### Written request
The data below holds a line containing "a drilled tip" and a line containing "imported = [obj"; please quote exactly those two lines and every line between them, and nothing else.
>> start
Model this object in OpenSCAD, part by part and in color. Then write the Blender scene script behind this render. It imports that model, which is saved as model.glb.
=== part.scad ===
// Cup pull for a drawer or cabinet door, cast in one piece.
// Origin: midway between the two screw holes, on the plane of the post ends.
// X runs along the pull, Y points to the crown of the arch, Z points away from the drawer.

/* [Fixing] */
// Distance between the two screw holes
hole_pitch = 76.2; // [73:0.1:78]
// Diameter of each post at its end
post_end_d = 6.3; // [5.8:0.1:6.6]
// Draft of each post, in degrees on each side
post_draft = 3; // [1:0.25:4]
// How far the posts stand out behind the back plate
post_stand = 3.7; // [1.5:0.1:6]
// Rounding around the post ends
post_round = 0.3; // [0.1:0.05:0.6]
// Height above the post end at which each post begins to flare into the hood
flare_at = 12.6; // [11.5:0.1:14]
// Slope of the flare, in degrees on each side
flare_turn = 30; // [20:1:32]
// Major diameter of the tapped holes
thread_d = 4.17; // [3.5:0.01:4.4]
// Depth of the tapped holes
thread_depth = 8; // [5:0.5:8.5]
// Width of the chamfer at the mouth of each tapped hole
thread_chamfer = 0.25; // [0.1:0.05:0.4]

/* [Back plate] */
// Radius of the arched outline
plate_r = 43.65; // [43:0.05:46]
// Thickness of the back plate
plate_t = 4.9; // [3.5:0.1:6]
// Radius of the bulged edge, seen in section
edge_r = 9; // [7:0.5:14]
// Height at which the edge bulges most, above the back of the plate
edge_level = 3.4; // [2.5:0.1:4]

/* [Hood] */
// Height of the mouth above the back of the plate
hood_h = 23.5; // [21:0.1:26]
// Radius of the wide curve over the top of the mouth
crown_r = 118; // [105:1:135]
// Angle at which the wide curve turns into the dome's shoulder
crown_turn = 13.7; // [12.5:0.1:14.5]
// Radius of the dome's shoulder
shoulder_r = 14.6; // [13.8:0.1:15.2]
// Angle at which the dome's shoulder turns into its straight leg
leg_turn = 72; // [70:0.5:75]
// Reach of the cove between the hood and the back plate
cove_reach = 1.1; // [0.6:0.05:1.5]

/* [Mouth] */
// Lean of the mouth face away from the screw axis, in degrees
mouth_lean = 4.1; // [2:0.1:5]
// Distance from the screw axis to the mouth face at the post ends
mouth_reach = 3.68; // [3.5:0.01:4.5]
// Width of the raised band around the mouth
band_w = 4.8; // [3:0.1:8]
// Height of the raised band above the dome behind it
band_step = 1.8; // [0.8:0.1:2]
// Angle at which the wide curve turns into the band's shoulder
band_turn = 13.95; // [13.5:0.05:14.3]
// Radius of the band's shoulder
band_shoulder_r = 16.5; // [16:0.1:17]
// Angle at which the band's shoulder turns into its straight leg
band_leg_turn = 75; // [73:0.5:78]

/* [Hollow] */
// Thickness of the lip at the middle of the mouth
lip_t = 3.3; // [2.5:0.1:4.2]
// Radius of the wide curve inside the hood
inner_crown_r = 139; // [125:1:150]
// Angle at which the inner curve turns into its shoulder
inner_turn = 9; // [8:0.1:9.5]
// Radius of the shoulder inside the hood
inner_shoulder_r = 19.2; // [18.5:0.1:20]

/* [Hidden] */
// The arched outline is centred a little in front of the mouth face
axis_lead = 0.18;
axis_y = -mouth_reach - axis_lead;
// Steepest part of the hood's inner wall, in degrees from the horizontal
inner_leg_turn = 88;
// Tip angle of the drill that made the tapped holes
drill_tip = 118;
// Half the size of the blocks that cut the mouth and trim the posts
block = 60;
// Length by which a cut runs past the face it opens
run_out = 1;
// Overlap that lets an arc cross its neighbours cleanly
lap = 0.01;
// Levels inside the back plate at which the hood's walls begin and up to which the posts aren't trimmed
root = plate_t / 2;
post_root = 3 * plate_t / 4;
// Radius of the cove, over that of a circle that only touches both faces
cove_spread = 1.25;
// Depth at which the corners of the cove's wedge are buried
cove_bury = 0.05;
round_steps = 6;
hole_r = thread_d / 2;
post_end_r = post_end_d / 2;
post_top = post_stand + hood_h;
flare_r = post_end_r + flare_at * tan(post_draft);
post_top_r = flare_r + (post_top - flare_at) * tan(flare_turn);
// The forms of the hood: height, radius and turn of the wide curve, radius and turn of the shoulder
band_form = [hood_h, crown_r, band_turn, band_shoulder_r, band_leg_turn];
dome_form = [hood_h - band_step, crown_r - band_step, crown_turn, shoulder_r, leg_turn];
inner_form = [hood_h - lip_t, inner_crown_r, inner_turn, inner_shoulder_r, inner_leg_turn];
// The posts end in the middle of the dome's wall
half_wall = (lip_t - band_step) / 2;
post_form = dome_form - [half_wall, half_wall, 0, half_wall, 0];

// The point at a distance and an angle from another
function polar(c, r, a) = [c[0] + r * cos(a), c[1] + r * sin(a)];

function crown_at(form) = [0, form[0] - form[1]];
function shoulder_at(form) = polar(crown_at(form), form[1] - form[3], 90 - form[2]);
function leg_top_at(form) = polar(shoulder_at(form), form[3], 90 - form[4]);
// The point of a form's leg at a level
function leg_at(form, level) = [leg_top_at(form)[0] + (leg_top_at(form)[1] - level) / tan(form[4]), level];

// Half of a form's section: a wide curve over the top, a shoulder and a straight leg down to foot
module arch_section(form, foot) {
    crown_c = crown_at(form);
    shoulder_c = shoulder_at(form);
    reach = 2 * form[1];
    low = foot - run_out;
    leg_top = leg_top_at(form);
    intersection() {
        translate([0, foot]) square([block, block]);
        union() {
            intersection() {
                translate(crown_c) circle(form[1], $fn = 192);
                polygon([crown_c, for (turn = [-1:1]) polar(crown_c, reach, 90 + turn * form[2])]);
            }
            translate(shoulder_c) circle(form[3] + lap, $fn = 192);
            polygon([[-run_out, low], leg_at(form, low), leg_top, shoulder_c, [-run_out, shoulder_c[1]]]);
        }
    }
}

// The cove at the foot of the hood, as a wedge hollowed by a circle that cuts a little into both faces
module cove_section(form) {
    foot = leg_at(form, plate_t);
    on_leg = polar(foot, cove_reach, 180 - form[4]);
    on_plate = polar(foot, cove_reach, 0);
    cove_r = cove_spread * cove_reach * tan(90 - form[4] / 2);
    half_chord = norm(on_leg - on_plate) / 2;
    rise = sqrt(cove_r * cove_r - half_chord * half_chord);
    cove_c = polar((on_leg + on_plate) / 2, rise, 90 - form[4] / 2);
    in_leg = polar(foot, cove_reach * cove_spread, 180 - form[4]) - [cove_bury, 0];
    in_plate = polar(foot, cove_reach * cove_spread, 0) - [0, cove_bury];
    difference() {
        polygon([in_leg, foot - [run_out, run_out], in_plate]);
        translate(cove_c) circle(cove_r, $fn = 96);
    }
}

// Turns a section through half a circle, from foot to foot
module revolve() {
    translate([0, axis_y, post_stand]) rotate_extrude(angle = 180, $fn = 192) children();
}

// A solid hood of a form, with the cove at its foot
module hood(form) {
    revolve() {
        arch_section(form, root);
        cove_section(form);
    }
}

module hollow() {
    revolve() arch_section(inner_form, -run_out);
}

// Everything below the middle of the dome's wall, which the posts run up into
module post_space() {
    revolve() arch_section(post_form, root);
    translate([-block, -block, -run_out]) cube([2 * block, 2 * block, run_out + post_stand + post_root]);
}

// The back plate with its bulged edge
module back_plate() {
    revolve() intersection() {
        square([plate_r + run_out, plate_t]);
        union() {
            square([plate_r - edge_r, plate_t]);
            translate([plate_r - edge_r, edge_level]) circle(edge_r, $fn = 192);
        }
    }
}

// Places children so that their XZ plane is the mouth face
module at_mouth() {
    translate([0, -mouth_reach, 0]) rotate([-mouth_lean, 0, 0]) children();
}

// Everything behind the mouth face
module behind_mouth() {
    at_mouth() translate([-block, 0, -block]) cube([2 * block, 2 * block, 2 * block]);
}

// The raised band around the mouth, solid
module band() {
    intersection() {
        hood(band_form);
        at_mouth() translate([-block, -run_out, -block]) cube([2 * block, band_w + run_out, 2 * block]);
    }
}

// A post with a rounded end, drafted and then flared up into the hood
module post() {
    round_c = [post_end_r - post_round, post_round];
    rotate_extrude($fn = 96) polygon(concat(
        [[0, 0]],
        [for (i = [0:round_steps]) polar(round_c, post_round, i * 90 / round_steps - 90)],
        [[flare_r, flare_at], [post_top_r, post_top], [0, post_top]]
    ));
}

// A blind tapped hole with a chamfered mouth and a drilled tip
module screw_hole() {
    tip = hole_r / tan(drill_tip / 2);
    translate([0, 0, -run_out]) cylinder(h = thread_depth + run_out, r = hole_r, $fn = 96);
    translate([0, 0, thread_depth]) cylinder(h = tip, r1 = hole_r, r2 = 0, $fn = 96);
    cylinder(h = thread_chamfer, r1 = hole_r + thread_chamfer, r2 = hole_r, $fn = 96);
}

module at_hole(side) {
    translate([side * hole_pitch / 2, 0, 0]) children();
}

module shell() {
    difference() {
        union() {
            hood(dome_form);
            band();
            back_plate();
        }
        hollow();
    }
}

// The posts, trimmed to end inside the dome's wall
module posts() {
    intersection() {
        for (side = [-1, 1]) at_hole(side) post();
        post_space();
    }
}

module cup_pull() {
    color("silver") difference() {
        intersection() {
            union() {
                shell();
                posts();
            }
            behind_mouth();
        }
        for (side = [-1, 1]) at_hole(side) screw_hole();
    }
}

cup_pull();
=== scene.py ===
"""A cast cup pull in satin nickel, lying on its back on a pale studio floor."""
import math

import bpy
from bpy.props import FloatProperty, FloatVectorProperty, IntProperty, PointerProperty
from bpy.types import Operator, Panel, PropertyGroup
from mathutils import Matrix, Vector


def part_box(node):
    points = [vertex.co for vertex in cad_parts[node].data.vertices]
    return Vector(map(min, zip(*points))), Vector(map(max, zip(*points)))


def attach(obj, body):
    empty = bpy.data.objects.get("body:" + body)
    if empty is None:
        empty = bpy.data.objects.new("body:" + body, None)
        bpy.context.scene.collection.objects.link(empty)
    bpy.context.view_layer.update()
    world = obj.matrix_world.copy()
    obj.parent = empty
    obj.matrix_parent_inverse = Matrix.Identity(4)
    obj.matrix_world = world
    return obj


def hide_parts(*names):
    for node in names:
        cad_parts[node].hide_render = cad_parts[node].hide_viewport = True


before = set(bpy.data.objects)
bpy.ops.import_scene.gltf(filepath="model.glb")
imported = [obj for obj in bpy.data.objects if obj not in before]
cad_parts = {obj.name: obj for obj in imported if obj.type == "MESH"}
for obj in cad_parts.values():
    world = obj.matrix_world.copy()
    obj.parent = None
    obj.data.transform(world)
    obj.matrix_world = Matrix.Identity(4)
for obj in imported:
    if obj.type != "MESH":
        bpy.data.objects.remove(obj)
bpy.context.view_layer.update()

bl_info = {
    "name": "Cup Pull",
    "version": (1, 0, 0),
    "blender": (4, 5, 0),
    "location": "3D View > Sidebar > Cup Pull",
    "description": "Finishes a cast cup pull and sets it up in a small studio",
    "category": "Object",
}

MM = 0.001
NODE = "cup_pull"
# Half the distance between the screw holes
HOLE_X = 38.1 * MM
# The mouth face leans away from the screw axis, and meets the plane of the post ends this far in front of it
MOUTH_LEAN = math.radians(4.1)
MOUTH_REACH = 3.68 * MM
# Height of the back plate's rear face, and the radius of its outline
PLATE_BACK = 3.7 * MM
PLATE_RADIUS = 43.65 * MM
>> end
>> start
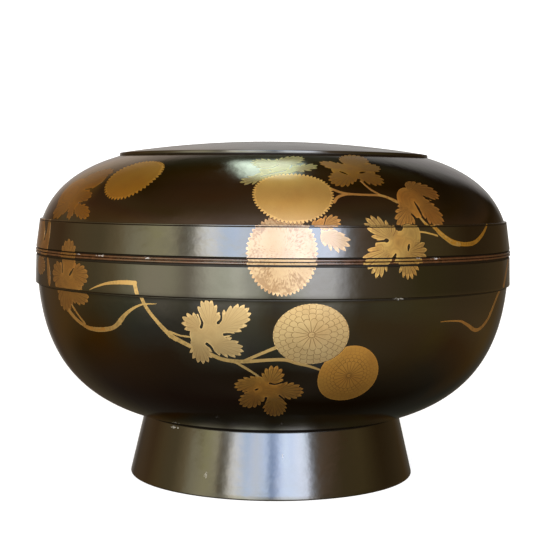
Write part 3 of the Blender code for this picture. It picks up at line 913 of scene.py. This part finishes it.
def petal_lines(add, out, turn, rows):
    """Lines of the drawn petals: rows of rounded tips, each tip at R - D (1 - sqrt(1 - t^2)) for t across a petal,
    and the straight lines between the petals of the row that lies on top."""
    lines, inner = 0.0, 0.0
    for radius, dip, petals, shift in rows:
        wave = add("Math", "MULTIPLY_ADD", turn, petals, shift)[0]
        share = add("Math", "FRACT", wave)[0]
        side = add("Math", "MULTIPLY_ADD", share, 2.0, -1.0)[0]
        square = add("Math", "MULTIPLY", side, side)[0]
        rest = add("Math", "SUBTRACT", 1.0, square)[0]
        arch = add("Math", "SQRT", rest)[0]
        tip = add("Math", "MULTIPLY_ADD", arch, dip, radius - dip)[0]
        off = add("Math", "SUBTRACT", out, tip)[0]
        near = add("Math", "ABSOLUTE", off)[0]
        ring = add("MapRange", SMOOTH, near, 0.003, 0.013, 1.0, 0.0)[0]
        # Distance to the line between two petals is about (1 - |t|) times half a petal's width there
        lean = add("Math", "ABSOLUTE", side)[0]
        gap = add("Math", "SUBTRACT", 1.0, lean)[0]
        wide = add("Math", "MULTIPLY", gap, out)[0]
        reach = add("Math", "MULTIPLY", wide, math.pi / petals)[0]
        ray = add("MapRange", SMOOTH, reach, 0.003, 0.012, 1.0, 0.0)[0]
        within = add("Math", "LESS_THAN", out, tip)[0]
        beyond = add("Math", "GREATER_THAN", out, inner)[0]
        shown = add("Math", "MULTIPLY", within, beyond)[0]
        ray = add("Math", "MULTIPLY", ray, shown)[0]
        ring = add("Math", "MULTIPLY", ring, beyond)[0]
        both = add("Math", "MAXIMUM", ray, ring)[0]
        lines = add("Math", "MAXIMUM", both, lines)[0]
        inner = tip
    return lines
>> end
### Solution
// A blind tapped hole with a chamfered mouth and a drilled tip
module screw_hole() {
    tip = hole_r / tan(drill_tip / 2);
    translate([0, 0, -run_out]) cylinder(h = thread_depth + run_out, r = hole_r, $fn = 96);
    translate([0, 0, thread_depth]) cylinder(h = tip, r1 = hole_r, r2 = 0, $fn = 96);
    cylinder(h = thread_chamfer, r1 = hole_r + thread_chamfer, r2 = hole_r, $fn = 96);
}

module at_hole(side) {
    translate([side * hole_pitch / 2, 0, 0]) children();
}

module shell() {
    difference() {
        union() {
            hood(dome_form);
            band();
            back_plate();
        }
        hollow();
    }
}

// The posts, trimmed to end inside the dome's wall
module posts() {
    intersection() {
        for (side = [-1, 1]) at_hole(side) post();
        post_space();
    }
}

module cup_pull() {
    color("silver") difference() {
        intersection() {
            union() {
                shell();
                posts();
            }
            behind_mouth();
        }
        for (side = [-1, 1]) at_hole(side) screw_hole();
    }
}

cup_pull();
=== scene.py ===
"""A cast cup pull in satin nickel, lying on its back on a pale studio floor."""
import math

import bpy
from bpy.props import FloatProperty, FloatVectorProperty, IntProperty, PointerProperty
from bpy.types import Operator, Panel, PropertyGroup
from mathutils import Matrix, Vector


def part_box(node):
    points = [vertex.co for vertex in cad_parts[node].data.vertices]
    return Vector(map(min, zip(*points))), Vector(map(max, zip(*points)))


def attach(obj, body):
    empty = bpy.data.objects.get("body:" + body)
    if empty is None:
        empty = bpy.data.objects.new("body:" + body, None)
        bpy.context.scene.collection.objects.link(empty)
    bpy.context.view_layer.update()
    world = obj.matrix_world.copy()
    obj.parent = empty
    obj.matrix_parent_inverse = Matrix.Identity(4)
    obj.matrix_world = world
    return obj


def hide_parts(*names):
    for node in names:
        cad_parts[node].hide_render = cad_parts[node].hide_viewport = True


before = set(bpy.data.objects)
bpy.ops.import_scene.gltf(filepath="model.glb")
imported = [obj for obj in bpy.data.objects if obj not in before]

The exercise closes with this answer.